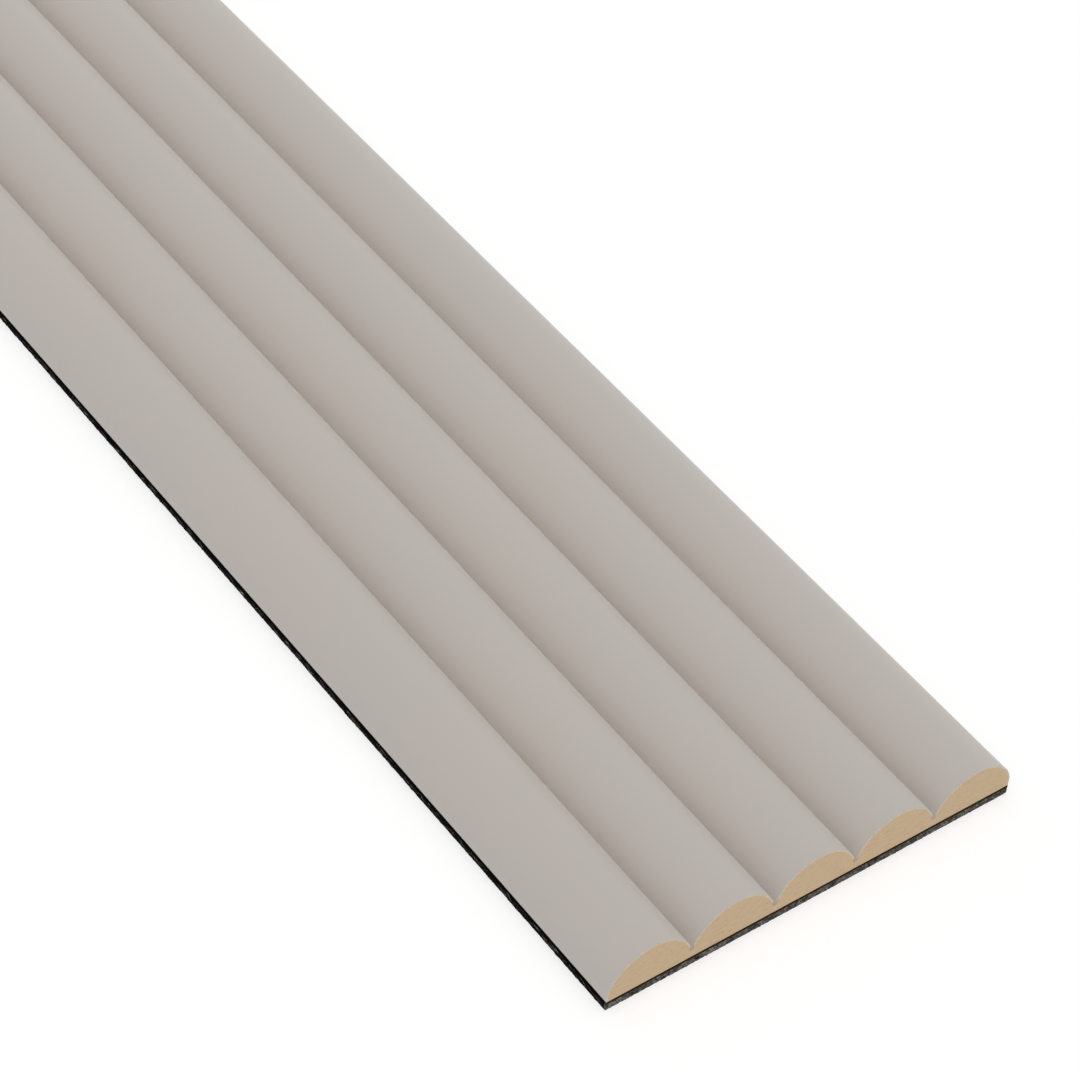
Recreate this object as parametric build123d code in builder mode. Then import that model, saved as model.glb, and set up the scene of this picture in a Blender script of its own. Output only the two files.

---

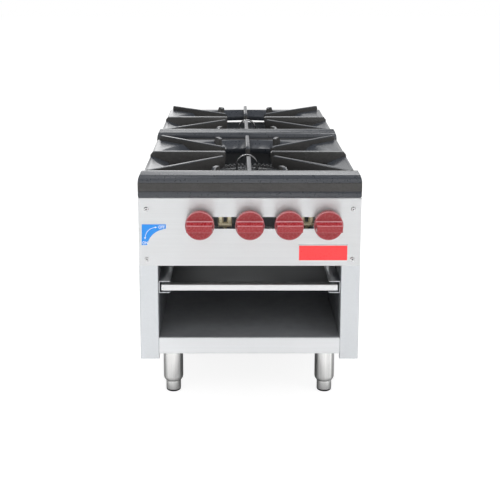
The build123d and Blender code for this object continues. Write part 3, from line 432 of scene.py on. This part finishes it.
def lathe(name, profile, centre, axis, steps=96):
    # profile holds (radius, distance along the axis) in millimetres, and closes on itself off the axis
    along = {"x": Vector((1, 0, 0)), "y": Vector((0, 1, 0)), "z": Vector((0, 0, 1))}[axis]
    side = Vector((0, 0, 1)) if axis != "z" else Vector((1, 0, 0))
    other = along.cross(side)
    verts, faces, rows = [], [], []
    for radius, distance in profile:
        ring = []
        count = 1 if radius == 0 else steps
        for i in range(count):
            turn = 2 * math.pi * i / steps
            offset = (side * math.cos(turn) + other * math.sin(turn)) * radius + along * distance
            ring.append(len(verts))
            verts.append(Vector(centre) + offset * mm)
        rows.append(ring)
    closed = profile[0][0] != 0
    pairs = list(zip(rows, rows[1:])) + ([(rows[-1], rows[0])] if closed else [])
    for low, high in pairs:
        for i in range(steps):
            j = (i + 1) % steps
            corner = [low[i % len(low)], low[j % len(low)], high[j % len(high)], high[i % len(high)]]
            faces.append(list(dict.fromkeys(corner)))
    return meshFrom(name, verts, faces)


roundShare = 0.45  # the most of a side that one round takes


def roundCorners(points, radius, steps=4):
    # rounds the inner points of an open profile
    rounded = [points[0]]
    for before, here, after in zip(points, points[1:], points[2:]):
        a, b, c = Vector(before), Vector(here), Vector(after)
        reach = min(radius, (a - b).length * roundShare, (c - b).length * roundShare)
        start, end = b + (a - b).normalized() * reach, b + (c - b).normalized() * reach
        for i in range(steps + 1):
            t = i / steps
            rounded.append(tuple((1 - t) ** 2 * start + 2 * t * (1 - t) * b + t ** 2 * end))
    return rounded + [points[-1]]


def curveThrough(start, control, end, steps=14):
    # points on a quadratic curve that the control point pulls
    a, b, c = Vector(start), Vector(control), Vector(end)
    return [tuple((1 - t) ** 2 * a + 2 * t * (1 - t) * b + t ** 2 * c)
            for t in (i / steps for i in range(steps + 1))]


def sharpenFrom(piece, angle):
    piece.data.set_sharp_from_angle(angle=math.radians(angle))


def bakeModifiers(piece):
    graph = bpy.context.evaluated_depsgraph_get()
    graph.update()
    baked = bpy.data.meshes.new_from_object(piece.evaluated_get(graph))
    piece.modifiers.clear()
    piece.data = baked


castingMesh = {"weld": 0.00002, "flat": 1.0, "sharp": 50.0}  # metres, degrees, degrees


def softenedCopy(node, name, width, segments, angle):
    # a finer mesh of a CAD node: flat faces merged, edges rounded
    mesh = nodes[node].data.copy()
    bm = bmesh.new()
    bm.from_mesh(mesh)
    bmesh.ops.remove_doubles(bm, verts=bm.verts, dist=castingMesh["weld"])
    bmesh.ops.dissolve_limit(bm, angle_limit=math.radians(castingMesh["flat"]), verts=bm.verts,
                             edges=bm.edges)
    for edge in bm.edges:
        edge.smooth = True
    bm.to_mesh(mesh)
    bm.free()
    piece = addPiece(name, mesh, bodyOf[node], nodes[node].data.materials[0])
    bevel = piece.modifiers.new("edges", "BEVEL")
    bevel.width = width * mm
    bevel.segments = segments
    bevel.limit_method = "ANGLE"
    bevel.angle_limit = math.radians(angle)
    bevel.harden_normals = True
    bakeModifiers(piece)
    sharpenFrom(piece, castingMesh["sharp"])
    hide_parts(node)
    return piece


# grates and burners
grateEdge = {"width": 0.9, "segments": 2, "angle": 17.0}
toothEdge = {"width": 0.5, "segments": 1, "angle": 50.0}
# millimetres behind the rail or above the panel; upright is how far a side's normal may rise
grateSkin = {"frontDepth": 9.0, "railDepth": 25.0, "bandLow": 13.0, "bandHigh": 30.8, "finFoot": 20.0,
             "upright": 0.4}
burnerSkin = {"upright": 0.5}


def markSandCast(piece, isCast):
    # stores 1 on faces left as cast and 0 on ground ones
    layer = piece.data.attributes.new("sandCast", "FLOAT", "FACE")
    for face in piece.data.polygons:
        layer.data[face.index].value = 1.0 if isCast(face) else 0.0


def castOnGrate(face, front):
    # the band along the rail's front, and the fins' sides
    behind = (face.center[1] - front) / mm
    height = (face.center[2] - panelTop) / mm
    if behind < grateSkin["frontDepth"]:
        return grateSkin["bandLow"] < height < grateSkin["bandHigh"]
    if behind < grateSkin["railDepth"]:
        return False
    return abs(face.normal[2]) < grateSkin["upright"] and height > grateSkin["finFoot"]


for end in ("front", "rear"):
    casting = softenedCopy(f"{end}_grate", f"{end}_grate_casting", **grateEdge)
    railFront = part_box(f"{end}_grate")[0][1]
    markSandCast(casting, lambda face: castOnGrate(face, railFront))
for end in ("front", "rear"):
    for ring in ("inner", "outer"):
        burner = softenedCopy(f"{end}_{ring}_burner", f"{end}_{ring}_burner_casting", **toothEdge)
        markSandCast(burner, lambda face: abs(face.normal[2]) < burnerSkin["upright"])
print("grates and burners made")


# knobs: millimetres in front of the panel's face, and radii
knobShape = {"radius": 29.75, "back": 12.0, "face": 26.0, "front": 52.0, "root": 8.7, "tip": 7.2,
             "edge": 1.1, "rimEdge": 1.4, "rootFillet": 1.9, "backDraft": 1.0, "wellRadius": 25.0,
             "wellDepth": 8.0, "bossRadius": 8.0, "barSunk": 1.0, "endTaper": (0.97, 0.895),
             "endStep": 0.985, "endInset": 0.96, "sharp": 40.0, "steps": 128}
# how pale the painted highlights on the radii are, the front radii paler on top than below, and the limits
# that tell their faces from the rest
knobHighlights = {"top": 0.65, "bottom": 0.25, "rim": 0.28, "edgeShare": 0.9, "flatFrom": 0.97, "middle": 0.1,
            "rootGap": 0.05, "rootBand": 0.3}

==

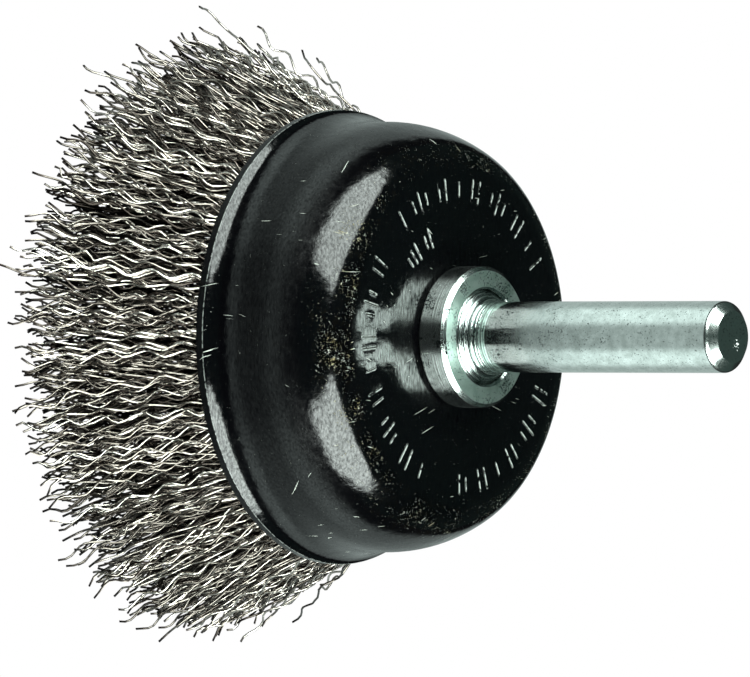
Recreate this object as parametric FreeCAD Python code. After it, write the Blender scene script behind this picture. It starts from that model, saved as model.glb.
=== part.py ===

• _What the task asks_
Gather up, from the records above, each line where the word "railFront" appears.

• _Solution below_
    railFront = part_box(f"{end}_grate")[0][1]
    markSandCast(casting, lambda face: castOnGrate(face, railFront))